**GIVEN INSTRUCTION:**
Extract all of the data and reproduce it precisely.
--------------------------------------------------
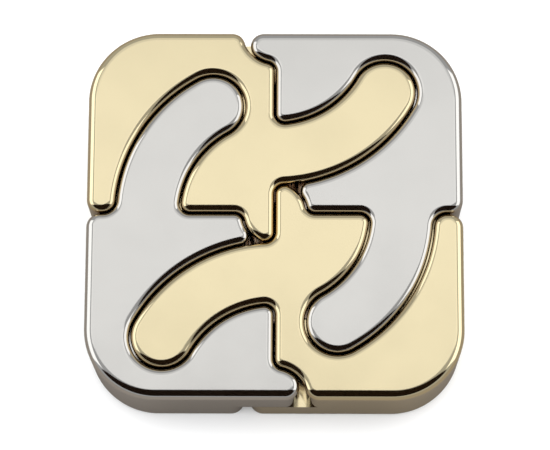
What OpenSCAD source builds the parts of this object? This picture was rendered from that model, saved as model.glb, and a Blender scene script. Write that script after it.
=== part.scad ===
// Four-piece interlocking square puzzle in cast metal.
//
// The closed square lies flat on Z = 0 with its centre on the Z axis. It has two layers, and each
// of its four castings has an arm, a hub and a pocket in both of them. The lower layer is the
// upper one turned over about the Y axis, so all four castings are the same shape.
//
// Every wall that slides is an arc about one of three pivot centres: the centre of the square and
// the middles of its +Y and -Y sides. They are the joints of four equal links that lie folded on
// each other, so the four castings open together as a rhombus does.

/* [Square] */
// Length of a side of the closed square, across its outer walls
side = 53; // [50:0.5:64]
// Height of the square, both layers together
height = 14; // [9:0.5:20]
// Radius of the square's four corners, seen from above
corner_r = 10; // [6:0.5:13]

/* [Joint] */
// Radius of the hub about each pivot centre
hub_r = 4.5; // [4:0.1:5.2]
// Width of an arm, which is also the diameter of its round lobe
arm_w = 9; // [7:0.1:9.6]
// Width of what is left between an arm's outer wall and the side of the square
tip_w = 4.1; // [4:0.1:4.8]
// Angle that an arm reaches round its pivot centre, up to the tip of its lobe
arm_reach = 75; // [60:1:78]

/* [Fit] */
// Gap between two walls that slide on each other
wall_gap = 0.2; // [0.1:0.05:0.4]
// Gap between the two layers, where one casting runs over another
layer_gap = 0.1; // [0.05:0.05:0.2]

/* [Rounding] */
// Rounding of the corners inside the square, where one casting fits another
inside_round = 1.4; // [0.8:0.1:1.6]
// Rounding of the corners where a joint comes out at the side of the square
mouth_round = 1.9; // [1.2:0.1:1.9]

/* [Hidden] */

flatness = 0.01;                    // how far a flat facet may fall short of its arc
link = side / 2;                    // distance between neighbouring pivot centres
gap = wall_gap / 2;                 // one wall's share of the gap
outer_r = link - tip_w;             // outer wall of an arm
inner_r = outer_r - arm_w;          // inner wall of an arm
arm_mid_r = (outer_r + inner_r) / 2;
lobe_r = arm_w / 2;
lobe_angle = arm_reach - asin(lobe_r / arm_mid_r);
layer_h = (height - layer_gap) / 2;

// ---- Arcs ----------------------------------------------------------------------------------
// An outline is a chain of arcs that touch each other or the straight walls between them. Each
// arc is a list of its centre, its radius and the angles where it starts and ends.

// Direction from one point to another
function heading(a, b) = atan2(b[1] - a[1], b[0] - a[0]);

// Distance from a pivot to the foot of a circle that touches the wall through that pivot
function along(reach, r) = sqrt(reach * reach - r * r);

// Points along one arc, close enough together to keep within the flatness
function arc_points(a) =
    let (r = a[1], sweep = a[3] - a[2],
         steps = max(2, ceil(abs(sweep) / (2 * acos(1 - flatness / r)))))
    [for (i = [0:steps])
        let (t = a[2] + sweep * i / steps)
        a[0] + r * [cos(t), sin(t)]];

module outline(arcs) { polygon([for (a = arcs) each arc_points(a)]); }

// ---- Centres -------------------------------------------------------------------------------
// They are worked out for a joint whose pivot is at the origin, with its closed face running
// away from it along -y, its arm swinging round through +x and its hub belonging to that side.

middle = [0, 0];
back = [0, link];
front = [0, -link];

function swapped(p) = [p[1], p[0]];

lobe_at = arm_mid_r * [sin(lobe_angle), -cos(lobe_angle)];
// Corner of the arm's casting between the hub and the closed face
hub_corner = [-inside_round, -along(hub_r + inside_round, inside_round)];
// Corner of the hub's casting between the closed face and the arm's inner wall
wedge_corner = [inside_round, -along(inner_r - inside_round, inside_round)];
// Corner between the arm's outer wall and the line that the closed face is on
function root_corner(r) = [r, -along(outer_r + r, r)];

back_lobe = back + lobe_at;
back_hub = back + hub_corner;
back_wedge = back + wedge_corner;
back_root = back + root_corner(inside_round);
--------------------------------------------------
**FULL OUTPUT:**
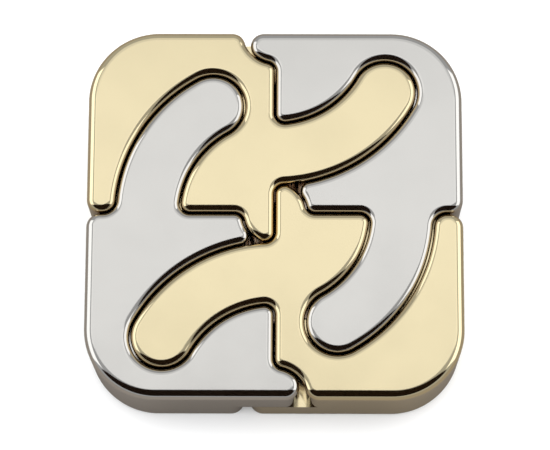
What OpenSCAD source builds the parts of this object? This picture was rendered from that model, saved as model.glb, and a Blender scene script. Write that script after it.
=== part.scad ===
// Four-piece interlocking square puzzle in cast metal.
//
// The closed square lies flat on Z = 0 with its centre on the Z axis. It has two layers, and each
// of its four castings has an arm, a hub and a pocket in both of them. The lower layer is the
// upper one turned over about the Y axis, so all four castings are the same shape.
//
// Every wall that slides is an arc about one of three pivot centres: the centre of the square and
// the middles of its +Y and -Y sides. They are the joints of four equal links that lie folded on
// each other, so the four castings open together as a rhombus does.

/* [Square] */
// Length of a side of the closed square, across its outer walls
side = 53; // [50:0.5:64]
// Height of the square, both layers together
height = 14; // [9:0.5:20]
// Radius of the square's four corners, seen from above
corner_r = 10; // [6:0.5:13]

/* [Joint] */
// Radius of the hub about each pivot centre
hub_r = 4.5; // [4:0.1:5.2]
// Width of an arm, which is also the diameter of its round lobe
arm_w = 9; // [7:0.1:9.6]
// Width of what is left between an arm's outer wall and the side of the square
tip_w = 4.1; // [4:0.1:4.8]
// Angle that an arm reaches round its pivot centre, up to the tip of its lobe
arm_reach = 75; // [60:1:78]

/* [Fit] */
// Gap between two walls that slide on each other
wall_gap = 0.2; // [0.1:0.05:0.4]
// Gap between the two layers, where one casting runs over another
layer_gap = 0.1; // [0.05:0.05:0.2]

/* [Rounding] */
// Rounding of the corners inside the square, where one casting fits another
inside_round = 1.4; // [0.8:0.1:1.6]
// Rounding of the corners where a joint comes out at the side of the square
mouth_round = 1.9; // [1.2:0.1:1.9]

/* [Hidden] */

flatness = 0.01;                    // how far a flat facet may fall short of its arc
link = side / 2;                    // distance between neighbouring pivot centres
gap = wall_gap / 2;                 // one wall's share of the gap
outer_r = link - tip_w;             // outer wall of an arm
inner_r = outer_r - arm_w;          // inner wall of an arm
arm_mid_r = (outer_r + inner_r) / 2;
lobe_r = arm_w / 2;
lobe_angle = arm_reach - asin(lobe_r / arm_mid_r);
layer_h = (height - layer_gap) / 2;

// ---- Arcs ----------------------------------------------------------------------------------
// An outline is a chain of arcs that touch each other or the straight walls between them. Each
// arc is a list of its centre, its radius and the angles where it starts and ends.

// Direction from one point to another
function heading(a, b) = atan2(b[1] - a[1], b[0] - a[0]);

// Distance from a pivot to the foot of a circle that touches the wall through that pivot
function along(reach, r) = sqrt(reach * reach - r * r);

// Points along one arc, close enough together to keep within the flatness
function arc_points(a) =
    let (r = a[1], sweep = a[3] - a[2],
         steps = max(2, ceil(abs(sweep) / (2 * acos(1 - flatness / r)))))
    [for (i = [0:steps])
        let (t = a[2] + sweep * i / steps)
        a[0] + r * [cos(t), sin(t)]];

module outline(arcs) { polygon([for (a = arcs) each arc_points(a)]); }

// ---- Centres -------------------------------------------------------------------------------
// They are worked out for a joint whose pivot is at the origin, with its closed face running
// away from it along -y, its arm swinging round through +x and its hub belonging to that side.

middle = [0, 0];
back = [0, link];
front = [0, -link];

function swapped(p) = [p[1], p[0]];

lobe_at = arm_mid_r * [sin(lobe_angle), -cos(lobe_angle)];
// Corner of the arm's casting between the hub and the closed face
hub_corner = [-inside_round, -along(hub_r + inside_round, inside_round)];
// Corner of the hub's casting between the closed face and the arm's inner wall
wedge_corner = [inside_round, -along(inner_r - inside_round, inside_round)];
// Corner between the arm's outer wall and the line that the closed face is on
function root_corner(r) = [r, -along(outer_r + r, r)];

back_lobe = back + lobe_at;
back_hub = back + hub_corner;
back_wedge = back + wedge_corner;
back_root = back + root_corner(inside_round);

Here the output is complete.